Now we have an MVP, both to run datapackage (at specific focused group of dictionaries AND a "profile": "data-package-catalog"
).
Its very rudimentar, but the focused ones somewhat validate with like
fititnt@bravo:/workspace/git/EticaAI/multilingual-lexicography-automation/officinam$ frictionless validate 1603/63/101/datapackage.json
# -----
# valid: 1603_63_101.no1.tm.hxl.csv
# -----
# -----
# valid: 1603_63_101.no11.tm.hxl.csv
# -----
# -----
# valid: 1603_63_101.wikiq.tm.hxl.csv
# -----
However, not surprisely, the global one fails... is complaining that we are refering to datapackages that do not exist on the disk (which is true, we need to rebuild the entire library again)

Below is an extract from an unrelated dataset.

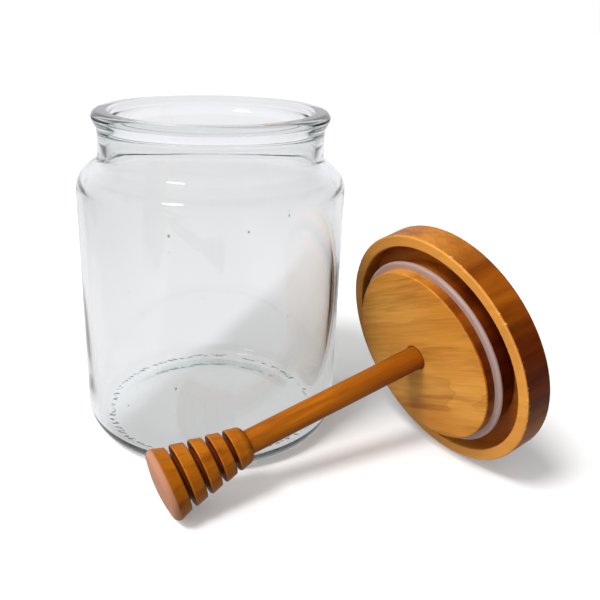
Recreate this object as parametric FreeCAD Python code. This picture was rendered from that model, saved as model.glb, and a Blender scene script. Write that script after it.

fititnt@bravo:/workspace/git/EticaAI/multilingual-lexicography-automation/officinam$ frictionless validate datapackage.json
# -------
# invalid: datapackage.json
# -------
============ ==================================================================================================================
code message
============ ==================================================================================================================
scheme-error The data source could not be successfully loaded: [Errno 2] No such file or directory: '1603/1/1/datapackage.json'
============ ==================================================================================================================
As the tittle says, let's do a minimal viable product